W stronę policjantów poleciały petardy, doszło do przepychanek rolników z siłami porządkowymi, które chronią unijnych gmachów. Traktory przełamują kolejne policyjne blokady. Policja miała użyć gazów.
Aktualizacja 2:
W Brukseli zaczęło padać, dosłownie i w przenośni. Wskutek deszczu podpalone sterty opon przygasają, ale za to w stronę policjantów poleciały jajka, pomarańcze i petardy. Oprócz gnojowicy rolnicy przywieźli ze sobą słomę i obornik, które wyrzucane są ulice. Traktorów w centrum przybywa z minuty na minutę. Obecnie jest ich już około tysiąca.
Aktualizacja 3:
Protest farmerów w Brukseli trwa. Dzielnica z gmachami władz Unii Europejskiej wygląda jak po przejściu kataklizmu lub działań wojennych.
Cena gwarantowana i skup interwencyjny
Europejskie zrzeszenie rolników Via Campesina (ECVC) domagała się dziś w Brukseli nie tylko zerwania niekorzystnych dla farmerów umów o wolnym handlu i zaprzestania nieuczciwej konkurencji na unijnym rynku.

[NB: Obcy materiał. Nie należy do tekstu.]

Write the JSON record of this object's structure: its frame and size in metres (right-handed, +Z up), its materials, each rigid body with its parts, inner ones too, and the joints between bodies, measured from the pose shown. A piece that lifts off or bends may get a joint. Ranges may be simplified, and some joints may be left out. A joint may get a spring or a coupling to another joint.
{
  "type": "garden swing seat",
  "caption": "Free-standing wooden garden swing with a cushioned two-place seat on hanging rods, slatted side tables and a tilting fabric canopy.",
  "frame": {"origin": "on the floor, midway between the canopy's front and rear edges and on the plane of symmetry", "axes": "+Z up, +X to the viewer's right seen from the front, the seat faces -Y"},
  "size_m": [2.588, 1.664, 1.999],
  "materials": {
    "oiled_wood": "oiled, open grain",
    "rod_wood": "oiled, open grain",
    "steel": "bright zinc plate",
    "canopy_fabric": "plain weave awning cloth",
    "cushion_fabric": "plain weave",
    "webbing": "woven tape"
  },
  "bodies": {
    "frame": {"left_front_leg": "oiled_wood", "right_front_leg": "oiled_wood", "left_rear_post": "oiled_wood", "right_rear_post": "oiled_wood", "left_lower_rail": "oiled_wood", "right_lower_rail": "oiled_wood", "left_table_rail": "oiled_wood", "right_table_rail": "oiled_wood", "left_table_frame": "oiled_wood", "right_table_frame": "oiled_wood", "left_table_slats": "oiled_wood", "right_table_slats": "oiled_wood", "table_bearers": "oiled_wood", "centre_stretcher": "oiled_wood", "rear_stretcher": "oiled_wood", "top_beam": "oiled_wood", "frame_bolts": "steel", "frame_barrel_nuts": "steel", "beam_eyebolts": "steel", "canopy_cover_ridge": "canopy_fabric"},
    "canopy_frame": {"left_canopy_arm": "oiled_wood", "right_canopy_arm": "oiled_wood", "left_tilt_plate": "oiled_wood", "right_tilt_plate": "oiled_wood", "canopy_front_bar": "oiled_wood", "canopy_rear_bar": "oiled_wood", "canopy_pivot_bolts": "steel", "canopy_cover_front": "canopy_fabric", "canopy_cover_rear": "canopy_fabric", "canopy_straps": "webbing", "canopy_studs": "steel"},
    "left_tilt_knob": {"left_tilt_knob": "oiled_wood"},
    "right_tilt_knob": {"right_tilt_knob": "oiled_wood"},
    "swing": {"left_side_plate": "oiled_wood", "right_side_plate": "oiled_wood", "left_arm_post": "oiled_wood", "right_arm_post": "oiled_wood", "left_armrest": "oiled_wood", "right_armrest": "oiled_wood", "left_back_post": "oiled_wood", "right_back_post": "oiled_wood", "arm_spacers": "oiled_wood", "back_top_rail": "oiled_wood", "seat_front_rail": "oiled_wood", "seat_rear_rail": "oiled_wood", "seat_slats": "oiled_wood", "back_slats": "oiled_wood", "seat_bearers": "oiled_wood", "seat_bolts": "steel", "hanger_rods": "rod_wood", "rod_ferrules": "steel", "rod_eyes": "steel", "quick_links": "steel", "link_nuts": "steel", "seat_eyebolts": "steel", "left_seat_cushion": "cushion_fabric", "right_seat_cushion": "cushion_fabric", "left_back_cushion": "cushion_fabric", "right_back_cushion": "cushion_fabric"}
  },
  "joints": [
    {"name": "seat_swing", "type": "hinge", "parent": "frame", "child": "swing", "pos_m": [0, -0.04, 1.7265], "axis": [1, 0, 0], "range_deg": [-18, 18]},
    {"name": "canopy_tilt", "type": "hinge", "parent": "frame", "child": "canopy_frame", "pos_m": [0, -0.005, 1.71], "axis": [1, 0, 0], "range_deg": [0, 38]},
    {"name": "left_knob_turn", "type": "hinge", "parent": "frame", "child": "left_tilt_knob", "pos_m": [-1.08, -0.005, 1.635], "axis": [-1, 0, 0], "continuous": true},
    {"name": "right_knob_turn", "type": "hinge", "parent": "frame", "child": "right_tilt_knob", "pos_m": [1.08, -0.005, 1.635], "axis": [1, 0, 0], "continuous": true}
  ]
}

Związek postawił postulat jasnej regulacji cen skupu produktów rolnych w unijnej dyrektywie ws. niedozwolonych praktyk handlowych w łańcuchu dostaw żywności. Prawo powinno rolnikom zagwarantować stawki powyżej kosztów produkcji.

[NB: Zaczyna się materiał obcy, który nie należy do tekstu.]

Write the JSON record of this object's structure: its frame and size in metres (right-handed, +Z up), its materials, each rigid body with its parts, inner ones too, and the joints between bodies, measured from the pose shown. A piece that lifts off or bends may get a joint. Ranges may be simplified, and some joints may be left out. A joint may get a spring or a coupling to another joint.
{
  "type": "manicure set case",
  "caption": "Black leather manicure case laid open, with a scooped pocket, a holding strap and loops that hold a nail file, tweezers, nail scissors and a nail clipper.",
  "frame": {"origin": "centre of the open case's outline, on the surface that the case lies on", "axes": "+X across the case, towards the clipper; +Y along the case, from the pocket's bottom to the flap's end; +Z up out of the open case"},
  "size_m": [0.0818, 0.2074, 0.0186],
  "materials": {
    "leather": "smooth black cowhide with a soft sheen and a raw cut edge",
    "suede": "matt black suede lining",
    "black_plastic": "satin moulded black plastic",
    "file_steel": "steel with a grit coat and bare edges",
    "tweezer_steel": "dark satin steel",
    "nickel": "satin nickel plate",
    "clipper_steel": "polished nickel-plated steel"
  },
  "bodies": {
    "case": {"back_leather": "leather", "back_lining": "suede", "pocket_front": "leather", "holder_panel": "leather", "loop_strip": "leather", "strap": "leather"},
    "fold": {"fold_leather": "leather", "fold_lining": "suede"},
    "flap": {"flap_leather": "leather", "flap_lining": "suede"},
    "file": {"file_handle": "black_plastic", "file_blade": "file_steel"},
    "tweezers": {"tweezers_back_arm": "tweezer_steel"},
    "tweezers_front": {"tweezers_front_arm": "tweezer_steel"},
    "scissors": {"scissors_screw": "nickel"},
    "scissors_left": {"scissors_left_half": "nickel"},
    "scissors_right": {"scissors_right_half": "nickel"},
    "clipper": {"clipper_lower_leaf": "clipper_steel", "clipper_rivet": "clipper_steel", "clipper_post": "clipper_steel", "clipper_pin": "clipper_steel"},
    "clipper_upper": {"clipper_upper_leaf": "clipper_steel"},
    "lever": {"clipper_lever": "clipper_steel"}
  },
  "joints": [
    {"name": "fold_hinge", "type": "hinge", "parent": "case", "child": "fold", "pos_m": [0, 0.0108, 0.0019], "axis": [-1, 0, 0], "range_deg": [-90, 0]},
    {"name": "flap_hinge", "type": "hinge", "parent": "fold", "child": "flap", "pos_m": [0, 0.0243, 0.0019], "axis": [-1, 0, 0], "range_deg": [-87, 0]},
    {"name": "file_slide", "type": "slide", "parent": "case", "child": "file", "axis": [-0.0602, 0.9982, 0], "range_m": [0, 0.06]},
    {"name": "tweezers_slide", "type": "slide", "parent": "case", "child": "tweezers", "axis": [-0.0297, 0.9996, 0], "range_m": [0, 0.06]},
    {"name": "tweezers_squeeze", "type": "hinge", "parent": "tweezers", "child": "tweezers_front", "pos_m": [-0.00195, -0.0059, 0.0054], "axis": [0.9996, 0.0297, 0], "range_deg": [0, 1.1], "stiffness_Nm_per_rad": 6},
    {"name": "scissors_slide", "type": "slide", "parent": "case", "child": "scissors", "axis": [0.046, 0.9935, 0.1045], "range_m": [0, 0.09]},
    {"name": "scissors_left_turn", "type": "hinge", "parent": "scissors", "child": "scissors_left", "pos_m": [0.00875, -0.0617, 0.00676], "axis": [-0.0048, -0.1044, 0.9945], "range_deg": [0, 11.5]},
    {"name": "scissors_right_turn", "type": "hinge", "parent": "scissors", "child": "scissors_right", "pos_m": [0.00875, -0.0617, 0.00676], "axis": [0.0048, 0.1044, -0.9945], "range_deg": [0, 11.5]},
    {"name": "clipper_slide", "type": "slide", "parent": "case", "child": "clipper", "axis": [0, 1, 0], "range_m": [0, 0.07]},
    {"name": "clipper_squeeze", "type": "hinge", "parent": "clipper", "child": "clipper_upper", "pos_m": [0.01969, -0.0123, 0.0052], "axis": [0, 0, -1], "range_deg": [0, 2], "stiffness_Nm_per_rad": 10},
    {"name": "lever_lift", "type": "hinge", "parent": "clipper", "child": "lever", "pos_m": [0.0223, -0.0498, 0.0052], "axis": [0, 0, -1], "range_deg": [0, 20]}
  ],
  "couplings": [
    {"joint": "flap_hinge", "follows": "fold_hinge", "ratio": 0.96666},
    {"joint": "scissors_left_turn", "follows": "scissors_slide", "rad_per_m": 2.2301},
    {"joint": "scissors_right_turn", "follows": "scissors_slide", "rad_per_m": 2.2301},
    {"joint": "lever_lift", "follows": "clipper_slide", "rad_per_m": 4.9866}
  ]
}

Przedstawiciele włoskiego związku branżowego Coldiretti, którzy wspierali dziś belgijskich kolegów w Brukseli zaapelowali z kolei do Komisji Europejskiej o zreformowanie WPR i bardziej sprawiedliwy podział środków w subwencjach na rolnictwo. Fundusze winny wspomóc rolników w zrównoważonym rozwoju. Stowarzyszenie wypowiada się także przeciwko deregulacji prawa dotyczącego inżynierii genetycznej. Coldiretti zażądało również od KE ostatecznego wycofania się z pomysłu ugorowania ziemi i wstrzymania prac nad dyrektywą w sprawie emisji.
Coldiretti wysunęło także postulat uruchomienia interwencyjnego skupu i magazynowania zboża w Europie, dla przeciwdziałania destabilizacji rynku zbóż przez napływ ukraińskich towarów.
Wedługdoniesień belgijskich mediów, delegacja związkowców rozmawia z ministrem rolnictwa Belgii Davidem Clarinvalem i komisarzem UE ds. rolnictwa Januszem Wojciechowskim, by przedstawić postulaty protestujących w Brukseli rolników.